11th January 2018
Moor Otter settles in to new home
The artists behind a special sculpture have paid a visit to see their creation in its new home.
‘What Dartmoor means to us’ was one of 100 life-size otter sculptures painted by local artists as part of the Moor Otters public arts initiative created by Dartmoor National Park.
South West Water was the main supporter of the fundraising campaign, and adopted ‘What Dartmoor means to us’ to display at its head office in Exeter, Devon.
It was designed and painted by Bryn Tomlinson, Jonathan James, Matthew Harrigan and Nichola Chislette, with support from Alison Dahill, Bev Norton, Sarah Tall and Stevie Borda, from the Yourway Support Group, Plymouth.

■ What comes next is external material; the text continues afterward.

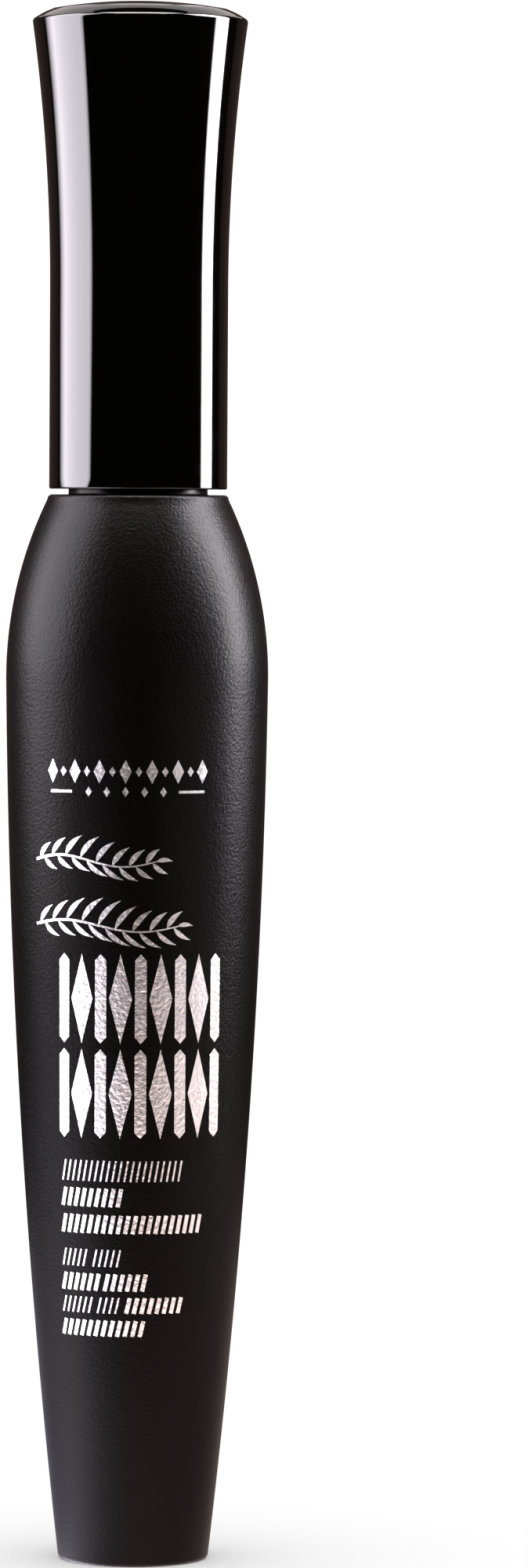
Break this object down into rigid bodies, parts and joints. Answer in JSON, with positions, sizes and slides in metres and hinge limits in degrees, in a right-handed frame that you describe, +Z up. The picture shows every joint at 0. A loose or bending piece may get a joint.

Alison Dahill from Yourway Support Group said: “Our studio in Plymouth is available to people with a learning disability and people with autism. When we were asked if we would like to enter into the Moor Otter project we sat down and thought about our memories of our visits to Dartmoor. Everyone contributed their ideas and the ‘What Dartmoor means to us’ otter was born.”
Dr Stephen Bird, Managing Director of South West Water, said: “We were delighted to support this important conservation project, which educated the public about fundamental conservation efforts and created positive opportunities for an enhanced visitor experience on Dartmoor.
“About 40% of our water supply comes from Dartmoor and, given that we work with nature to help deliver high quality drinking water to our customers, adopting ‘What Dartmoor means to us’ at the end of the campaign was a natural choice.
“I also loved the vibrant colours and the iconic images of Burrator Reservoir, Dartmoor wildlife and the thriving animal life in and around the River Tamar.”
Six customers and three members of staff from Yourway visited South West Water’s headquarters and posed for photos with the otter in its new home, before enjoying a guided tour of nearby Countess Wear Sewage Treatment Works.
Bryn Tomlinson, one of the artists from Yourway, said: “I can’t believe a whole year has gone by since we started painting the otter. We drew the details first and it took about two months to complete, with everyone doing a little bit and adding to it.
“People were impressed when we unveiled the otter in Ivybridge and it’s quite amazing to see it again.”